Time Limit: 1000MS Memory Limit: 131072K

Description

You are given a string and supposed to do some string manipulations.

Input

The first line of the input contains the initial string. You can assume that it is non-empty and its length does not exceed 1,000,000.

The second line contains the number of manipulation commands N (0 < N ≤ 2,000). The following N lines describe a command each. The commands are in one of the two formats below:

I ch p: Insert a character ch before the p-th character of the current string. If p is larger than the length of the string, the character is appended to the end of the string.

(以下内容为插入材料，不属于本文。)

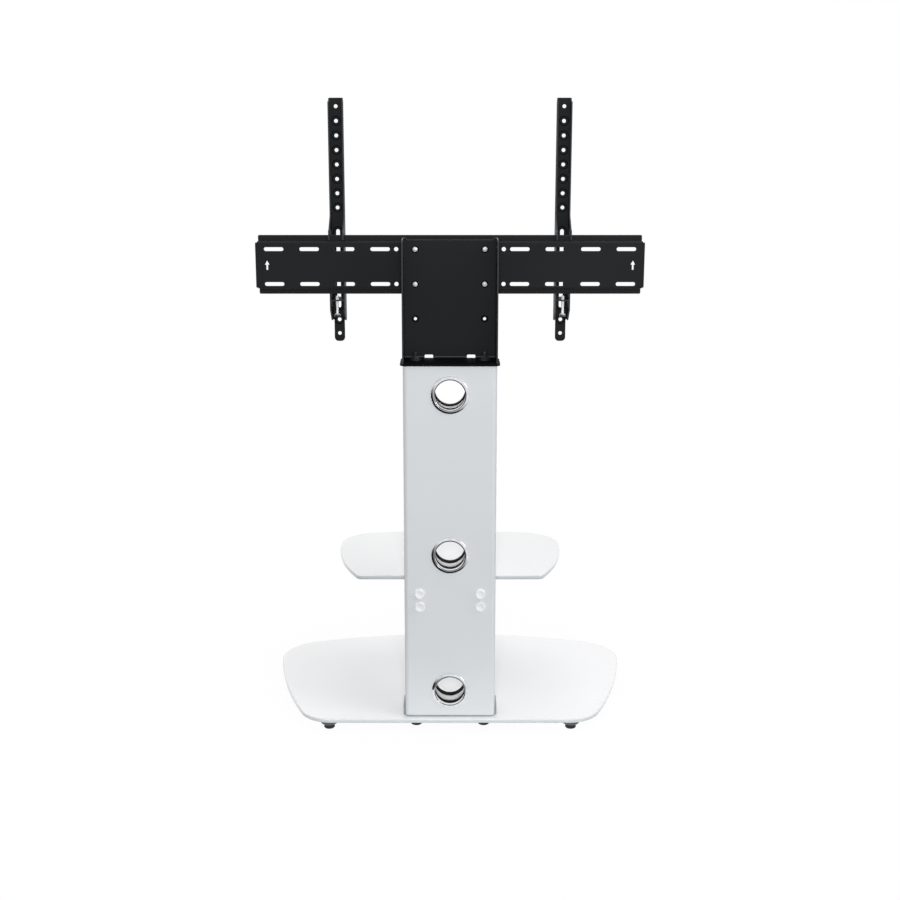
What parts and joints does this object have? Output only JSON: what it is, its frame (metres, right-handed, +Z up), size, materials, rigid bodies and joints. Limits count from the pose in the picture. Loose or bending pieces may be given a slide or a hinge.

Q p: Query the p-th character of the current string. The input ensures that the p-th character exists.

All characters in the input are digits or lowercase letters of the English alphabet.

Output

For each Q command output one line containing only the single character queried.

Sample Input

ab

7

Q 1

I c 2

I d 4

I e 2

Q 5

I f 1

Q 3

Sample Output

a

d

e

Source

POJ Monthly–2006.07.30, zhucheng

/*
块状数组裸题.
把链表和数组的特性结合起来.
各个块互不影响(包括长度).
定位的时候看在哪一块就可以了.
各种复杂度都是√n.
*/
#include<iostream>
#include<cstdio>
#include<cstring>
#define MAXN 1000010
#define MAXM 1001
using namespace std;
int n,m,k,ans,tot,len[MAXN];
char s[MAXM][MAXM*10],ch[3],ss[MAXN];
void add(char c,int x)
{
    int l1=0,p=n;
    for(int i=1;i<=n;i++)
    {
        if(l1+len[i]>=x||i==n) {p=i;break;}
        l1+=len[i];
    }
    int pos=x-l1;len[p]=max(pos,len[p]+1);
    for(int i=len[p];i>pos;i--) s[p][i]=s[p][i-1];
    s[p][pos]=c;
    return;
}
char query(int x)
{
    int l1=0,p=n;
    for(int i=1;i<=n;i++)
    {
        if(l1+len[i]>=x) {p=i;break;}
        l1+=len[i];
    }
    return s[p][x-l1];
}
void slove()
{
    memset(len,0,sizeof len);
    memset(s,0,sizeof s);
    scanf("%d",&k);
    int l=strlen(ss),x=(l+999)/1000;
    n=(l-1)/x+1;
    for(int i=0;i<l;i++)
      s[i/x+1][i%x+1]=ss[i],len[i/x+1]++;
    while(k--)
    {
        scanf("%s",ch);
        if(ch[0]=='Q') scanf("%d",&x),printf("%c\n",query(x));
        else scanf("%s%d",ch,&x),add(ch[0],x);
    }
}
int main()
{
    while(~scanf("%s",ss)) slove();
}